Many of the works are made of wood, steel or synthetic materials in achromatic colors and embrace the environment as part of them. Therefore, they don’t cause a sense of disharmony with the surroundings, while still stimulating passersby's curiosity. In addition, most of the artworks invite the viewers to touch and experience them.

On Wednesday, a group of children were enjoying themselves playing hide-and-seek in the spaces of Korean artist Dongwan Kook’s work. The work consists of many low-rise steel structures shaped in hangul, or Korean alphabet, that together make a sentence that translates to “I came here for the first time, but it’s a place I’ve been playing at since I was young.” The work invites the viewers into its spaces and intends to “turn any place into home and to recall unknown memories,” according to TEAF. The work seemed to be perfectly achieving its intentions, as seen with the happy children.

Manal AlDowayan’s work installed at the Taehwagang National Garden Migratory Bird Park as part of the 2021 Taehwa River Eco Art Festival (TEAF) in Ulsan [TEAF]
Inbai Kim's work installed at the Taehwagang National Garden Migratory Bird Park as part of the 2021 Taehwa River Eco Art Festival (TEAF) in Ulsan [TEAF]

Saudi Arabian artist Manal AlDowayan’s work “Now You See Me, Now You Don’t” is also favored by children and adults alike. It consists of large and small trampolines installed at ground level so that they look like puddles of water from the Taehwa River at a glance. Visitors are free to bounce.

The installation work by Korean artist Inbai Kim looks like a primitive ritual place made of stones arranged in a large circle. Actually, it's not stones the make up the circle but so-called “return balls” fixed to the land by elastic ropes. Viewers can play with the work by kicking the balls and seeing them come back.

The theme that embraces these works is “home,” not in the conventional and narrow idea but in an extended concept, Park Sohee, art director of the 2021 and 2020 editions of TEAF, said. “As for Kim’s work, it is based on the understanding that ‘home’ is a place to return to, an abstract concept generated by the repeated act of entering and exiting,” she said.

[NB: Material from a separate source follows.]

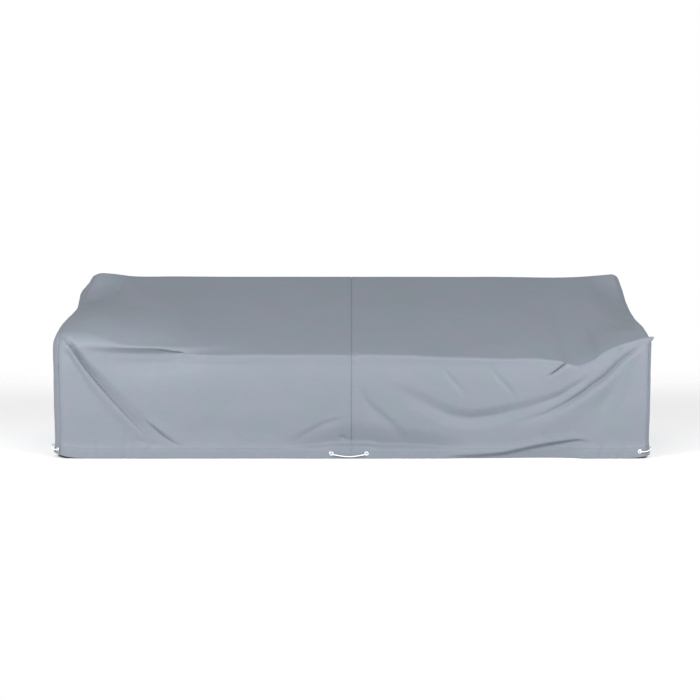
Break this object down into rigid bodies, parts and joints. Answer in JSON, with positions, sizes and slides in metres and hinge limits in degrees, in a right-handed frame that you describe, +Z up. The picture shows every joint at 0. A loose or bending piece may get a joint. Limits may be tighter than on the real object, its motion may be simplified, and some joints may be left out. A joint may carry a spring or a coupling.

“The festival itself is an attempt at interpreting the different and changing ways of weaving a ‘home’ — be it a physical space or a mental state — as practiced by the participating artists in the situation that the meaning of ‘home’ is changing at a faster pace amid the pandemic,” Park said.

Other Korean participants are Siha Kim, Kim Young Woo, Min Ye-eun, Kyoung Jae Cho, Tout à coup, artist duo Seo Jeong-Bae and Kwon Jae-hyun, and Satoshi Murakami from Japan, Harold Mendez from the United States, Aaditi Joshi from India and Emmy Skensved from Canada.

Taehwagang National Garden was officially designated as the second Korean national garden after Suncheon Bay National Garden. The festival, hosted by the Kyungsang Ilbo Newspaper, is scheduled to run through Nov. 7.